Summarizing, in the book Roark ends up in a project called Courtlandt, a huge complex for the poor and destitute, where no other architect was able to design a complex that would be within requirements and budget. Only Roark was able to solve the puzzle and he agrees to deliver if, and only if, his work is not modified by any means.

When he does deliver, the other architects think they have a say in his designs and they modify it according to a committee that think they know better for "the greater good". When Roark knows about it, and see his creation being built in a way that he did not want, he decided to dynamite and bring it down.

He goes to court and this is his defense:

Read the full novel version of this remarkable defense speech.

Again, as a metaphor, I can't help myself to picture _Why in Howard's shoes, talking to his detractors, the trolls and haters, the ones naming the so called "Ruby Dramas", the looters, the ones that think they know about "the greater good".

Some people question why does "_Why" evoke such "irrational worship" when in the end of the day he didn't even do so much coding, and his coding was not exactly good enough (according to their own views, of course).

My personal pet theory is exactly because _Why embodies Howard Roark ideals. He is an artist, just like Roark. He did things in ways that surprised people. He created, he produced, he remained an independent mind. But some contract was breached. I don't know what it is, maybe the agreement was exactly that: "leave me alone", "do not come after my personal identity", "do not tell how I should do my work".

So when the Tooheys ran over him, he literally dynamited Courtlandt. It was his work, his terms, his choice. And his individual choice was to do what Roark defended:

“I am an architect. I know what is to come by the principle on which it is built. We are approaching a world in which I cannot permit myself to live.

“Now you know why I dynamited Cortlandt.

“I designed Cortlandt. I gave it to you. I destroyed it.

“I destroyed it because I did not choose to let it exist. It was a double monster. In form and in implication. I had to blast both. The form was mutilated by two second-handers who assumed the right to improve upon that which they had not made and could not equal. They were permitted to do it by the general implication that the altruistic purpose of the building superseded all rights and that I had no claim to stand against it.

“I agreed to design Cortlandt for the purpose of seeing it erected as I dedigned it and for no other reason. That was the price I set for my work. I was not paid.

So Kathy Sierra was right: if you do something remarkable, that you love, some will also love it, and others will denounce and hate it. Trolls are like leeches, they come crawling fast pursuing other people's success in order to feed from it. They do it not by producing, but by evoking the altruistic principles, all against the individual. And this is the evil in our society: we should be able to understand that individual achievement is not to be shared. An individual that achieved success by his own merits deserve every penny of it without the need to feel guilty.

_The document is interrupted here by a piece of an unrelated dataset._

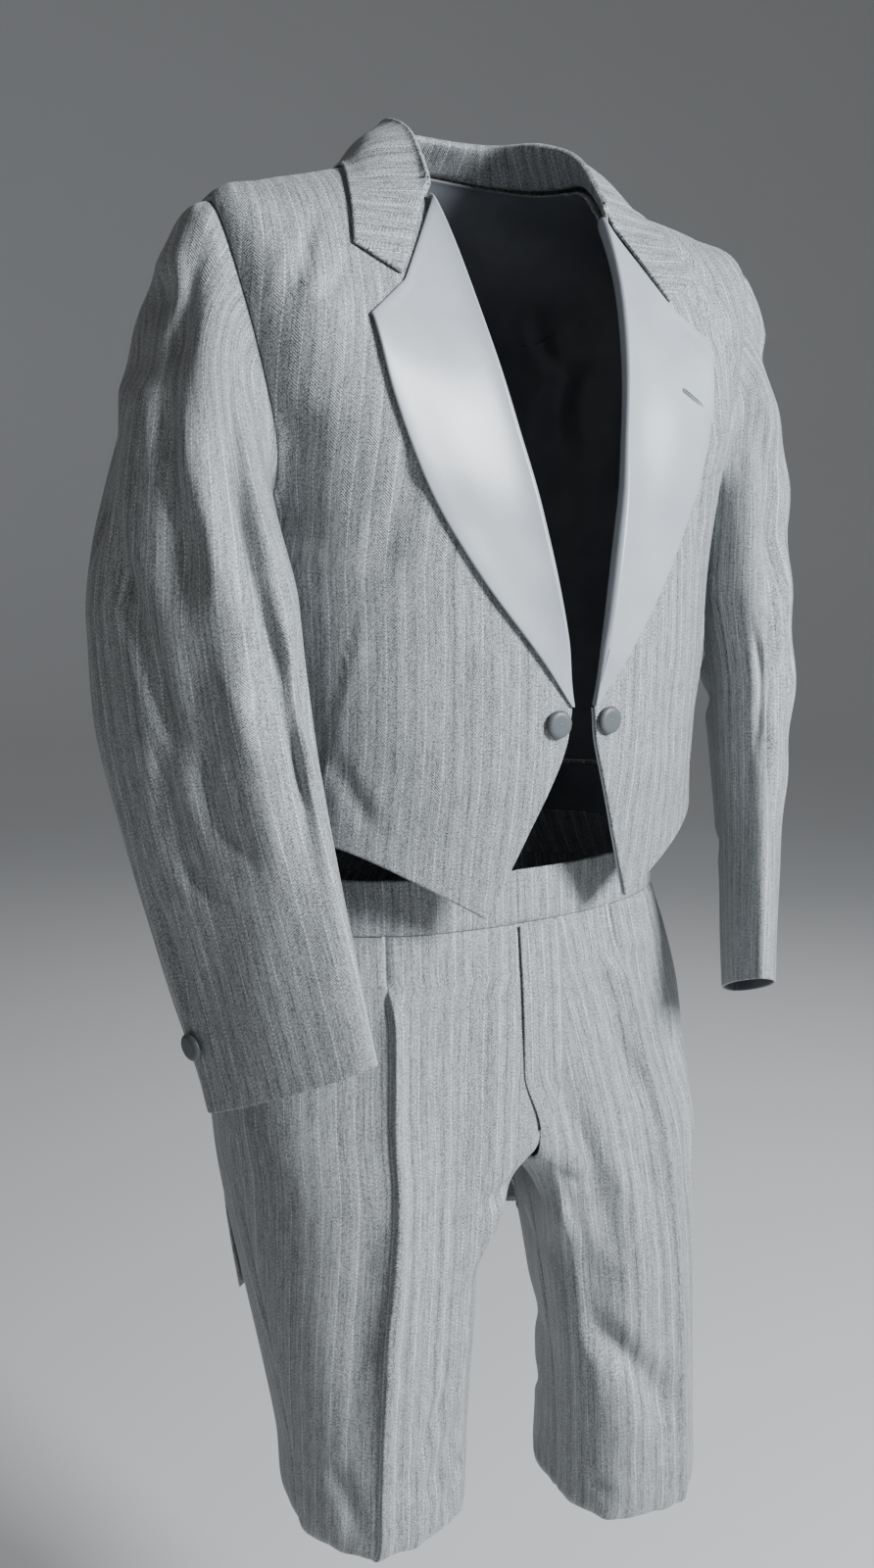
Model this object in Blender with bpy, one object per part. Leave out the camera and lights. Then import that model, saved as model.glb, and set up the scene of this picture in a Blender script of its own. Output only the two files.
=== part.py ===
"""Tailcoat suit: a worn, hollow tailcoat and the upper part of its trousers.

The origin is the middle of the neck base, with +Z up, the wearer's front toward -Y and the
wearer's left toward +X.  All lengths are metres.  The coat's cloth follows one surface, given
by rings that run from the neck over the shoulders to the tails.  Each panel is a wall cut
from that surface, and each seam leaves a small gap between two walls.
"""

import math

import bpy
import numpy as np

# Cloth thicknesses and fits.
SEAM = 0.0003
COAT_CLOTH = 0.0022
TAIL_CLOTH = 0.0016
LINING = 0.0010
LINING_EASE = 0.0008
OVERLAY_EASE = 0.0010
SLEEVE_CLOTH = 0.0018
LAPEL_CLOTH = 0.0022
LAPEL_START = 0.024
GORGE_GAP = 0.0008
COLLAR_CLOTH = 0.0026
TROUSER_CLOTH = 0.0016

# Coat rings: front centre, side and back centre heights, then the half width, the depths at
# front centre, side and back centre, and how square the ring is (2 is an ellipse).
TORSO_COLUMNS = ("z_front", "z_side", "z_back", "half_width", "y_front", "y_side", "y_back", "square")
TORSO = {
    "neck seam":      (-0.100, -0.006, 0.010, 0.080, -0.104, -0.016, 0.068, 2.0),
    "inner shoulder": (-0.130, -0.018, -0.036, 0.125, -0.114, -0.022, 0.090, 2.1),
    "outer shoulder": (-0.160, -0.032, -0.082, 0.175, -0.123, -0.032, 0.107, 2.2),
    "shoulder point": (-0.192, -0.050, -0.125, 0.213, -0.131, -0.040, 0.117, 2.2),
    "shoulder blade": (-0.225, -0.125, -0.172, 0.210, -0.140, -0.024, 0.122, 2.3),
    "chest":          (-0.256, -0.200, -0.220, 0.197, -0.145, -0.010, 0.122, 2.3),
    "armpit":         (-0.290, -0.262, -0.268, 0.188, -0.149, -0.002, 0.116, 2.3),
    "rib":            (-0.335, -0.332, -0.330, 0.184, -0.152, 0.000, 0.106, 2.3),
    "waist":          (-0.400, -0.400, -0.398, 0.178, -0.151, 0.002, 0.098, 2.3),
    "hem":            (-0.460, -0.458, -0.460, 0.186, -0.141, 0.004, 0.106, 2.3),
    "high hip":       (-0.525, -0.530, -0.530, 0.204, -0.130, 0.004, 0.124, 2.3),
    "seat":           (-0.610, -0.610, -0.610, 0.206, -0.125, 0.004, 0.131, 2.4),
    "under seat":     (-0.700, -0.700, -0.700, 0.196, -0.120, 0.004, 0.134, 2.6),
    "tail":           (-0.790, -0.790, -0.790, 0.190, -0.120, 0.004, 0.136, 2.6),
    "tail hem":       (-0.880, -0.880, -0.880, 0.184, -0.120, 0.004, 0.136, 2.6),
}
RING = {name: float(number) for number, name in enumerate(TORSO)}

# Armhole: an oval on the coat surface, in ring numbers and in angle to each side of the seam.
ARMHOLE_TOP = RING["shoulder point"]
ARMHOLE_BOTTOM = RING["armpit"]
ARMHOLE_FRONT = math.radians(27.0)
ARMHOLE_BACK = math.radians(24.0)
ARMHOLE_STEPS = 8
ARMHOLE_LIFT = 0.0006
SIDE = math.radians(90.0)

# Front view shapes, each a table of x and z on the wearer's left.
ROLL_LINE = ((0.071, -0.030), (0.062, -0.100), (0.047, -0.180), (0.028, -0.270), (0.009, -0.362))
FRONT_CUT = ((0.009, -0.362), (0.014, -0.392), (0.036, -0.448), (0.060, -0.504))
FRONT_HEM = ((0.060, -0.504), (0.100, -0.480), (0.145, -0.455), (0.186, -0.440))
LAPEL_EDGE = ((0.137, -0.117), (0.128, -0.165), (0.108, -0.220), (0.076, -0.275), (0.038, -0.325),
              (0.011, -0.360))
GORGE = ((0.071, -0.030), (0.108, -0.091))
COLLAR_CORNER = (0.137, -0.073)
WAIST_SEAM = 8.72
TAIL_LAP = 0.022
TAIL_RAISE = 0.0058
TAIL_HEM = 13.82

# Tail front rim: ring number and angle round from front centre.
TAIL_RIM = ((8.72, 93.0), (9.5, 94.0), (10.3, 99.0), (11.2, 112.0), (12.0, 127.0), (13.0, 130.0),
            (13.82, 134.0))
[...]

Trolls and Haters name things such as "Ruby Dramas" because they want your attention. They want the people they quote to be available to please them. And they can't be pleased, so it's an impossible proposition. Trolls exists just for the sake of trolling. That's what Kathy may not have realized when she first wrote her essay: yes, success will attract the haters, but not because they care about what was achieved and want to protect it, but because - like leeches - they want to benefit without producing, on the principle that successful people must please those who cannot achieve.

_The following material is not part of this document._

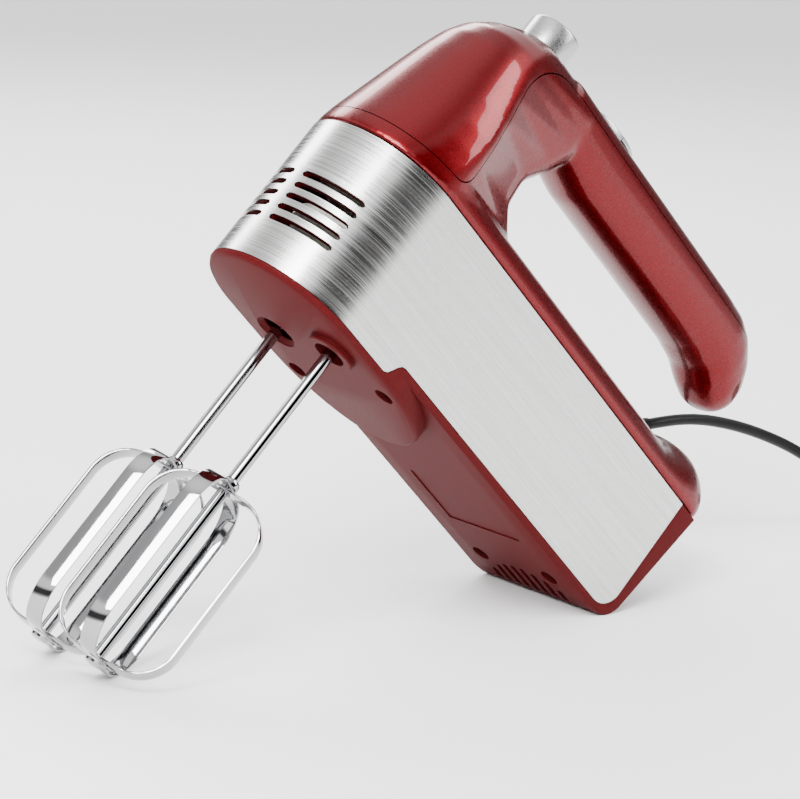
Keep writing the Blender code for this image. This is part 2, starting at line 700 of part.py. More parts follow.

Roark said: "We are approaching a world in which I cannot permit myself to live", and so _Why deleted his work, even though many others contributed to it. Again, there was a breach of contract and again I quote Roark:

“I did not receive the payment I asked. But the owners of Cortlandt got what they needed from me. They wanted a scheme devised to build a structure as cheaply as possible. They found no one else who could do it to their satisfaction. I could and did. They took the benefit of my work and made me contribute it as a gift. But I am not an altruist. I do not contribute gifts of this nature.

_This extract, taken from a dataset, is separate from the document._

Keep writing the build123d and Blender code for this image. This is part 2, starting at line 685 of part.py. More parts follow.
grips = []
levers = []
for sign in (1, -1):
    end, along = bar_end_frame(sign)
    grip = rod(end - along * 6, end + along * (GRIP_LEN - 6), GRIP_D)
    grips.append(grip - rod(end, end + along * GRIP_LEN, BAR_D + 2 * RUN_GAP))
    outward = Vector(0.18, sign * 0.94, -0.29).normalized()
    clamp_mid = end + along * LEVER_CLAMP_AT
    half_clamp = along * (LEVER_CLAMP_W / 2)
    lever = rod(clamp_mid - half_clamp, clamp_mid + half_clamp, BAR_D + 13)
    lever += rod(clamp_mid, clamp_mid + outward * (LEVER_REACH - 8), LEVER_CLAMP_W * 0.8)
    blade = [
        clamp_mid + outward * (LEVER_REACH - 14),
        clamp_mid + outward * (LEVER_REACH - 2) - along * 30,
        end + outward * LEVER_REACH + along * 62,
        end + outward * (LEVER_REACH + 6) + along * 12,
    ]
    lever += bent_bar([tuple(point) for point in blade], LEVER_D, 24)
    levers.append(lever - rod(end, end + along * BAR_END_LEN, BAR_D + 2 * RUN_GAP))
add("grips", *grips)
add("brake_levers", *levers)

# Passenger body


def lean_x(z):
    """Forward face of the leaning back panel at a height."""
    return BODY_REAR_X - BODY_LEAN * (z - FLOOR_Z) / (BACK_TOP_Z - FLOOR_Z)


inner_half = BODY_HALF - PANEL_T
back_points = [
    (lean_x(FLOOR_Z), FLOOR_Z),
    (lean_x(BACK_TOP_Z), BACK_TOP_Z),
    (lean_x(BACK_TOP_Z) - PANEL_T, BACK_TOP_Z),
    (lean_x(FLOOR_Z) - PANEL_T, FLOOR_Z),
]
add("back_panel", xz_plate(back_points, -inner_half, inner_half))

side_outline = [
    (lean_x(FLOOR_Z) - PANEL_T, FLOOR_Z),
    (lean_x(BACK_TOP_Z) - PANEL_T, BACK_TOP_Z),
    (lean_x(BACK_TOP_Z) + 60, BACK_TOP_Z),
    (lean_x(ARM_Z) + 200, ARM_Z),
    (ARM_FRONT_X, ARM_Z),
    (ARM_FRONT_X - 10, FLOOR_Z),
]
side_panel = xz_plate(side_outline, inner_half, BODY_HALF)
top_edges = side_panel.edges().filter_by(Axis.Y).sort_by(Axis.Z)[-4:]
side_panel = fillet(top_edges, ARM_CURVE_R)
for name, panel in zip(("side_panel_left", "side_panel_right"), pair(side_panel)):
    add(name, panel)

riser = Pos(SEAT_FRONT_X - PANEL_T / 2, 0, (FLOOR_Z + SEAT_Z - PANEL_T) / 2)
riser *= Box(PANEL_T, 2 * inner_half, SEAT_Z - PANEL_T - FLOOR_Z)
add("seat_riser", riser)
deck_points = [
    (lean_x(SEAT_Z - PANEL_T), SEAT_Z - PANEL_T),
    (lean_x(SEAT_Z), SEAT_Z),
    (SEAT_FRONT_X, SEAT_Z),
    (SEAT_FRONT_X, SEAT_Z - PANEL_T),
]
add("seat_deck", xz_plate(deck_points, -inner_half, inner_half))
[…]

“It is said that I have destroyed the home of the destitute. It is forgotten that but for me the destitute could not have had this particular home. Those who were concerned with the poor had to come to me, who have never been concerned, in order to help the poor. It is believed that the poverty of the future tenants gave them the right to my work. That their need constituted a claim on my life. That it was my duty to contribute anything demanded of me. This is the second-hander’s credo now swallowing the world.

“I came here to say that I do not recognize anyone’s right to one minute of my life. Nor to any part of my energy. Nor to any achievement of mine. No matter who makes the claim, how large their number or how great their need.

“I wished to come here and say that I am a man who does not exist for others.

“It had to be said. The world is perishing from an orgy of self-sacrificing.

“I wished to come here and say that the integrity of a man’s creative work is of greater importance than any charitable endeavor. Those of you who do not understand this are the men who’re destroying the world.

“I wished to come here and state my terms. I do not care to exist on any others.

And the point of this article is not to idealize _Why, just to state what it means to value individual achievement.

So, many people see value in _Why, enough to forgive him for destroying his Courtlandt and praise him as an inspiration. The trolls and haters are furious, of course, just like Ellsworth Toohey was. It doesn't matter the volume or even the quality of his work. It could've been 6 lines of code, but if those 6 lines have meant plenty to a lot of people, he would still be remembered. Such is the nature of creation.

We can't get rid of the trolls and haters. I myself know that for everything I do that people love, I know some of the haters by name and address. They are there, sneaking, crawling. But it doesn't matter, because I don't do what I do for their sake, I do for my own. And if you're a person that produces, you should too.

And if anything, to me personally, that's what _Why symbolizes. I don't think we are praising just his person, but what he represented: being a creative individual producing for his own sake.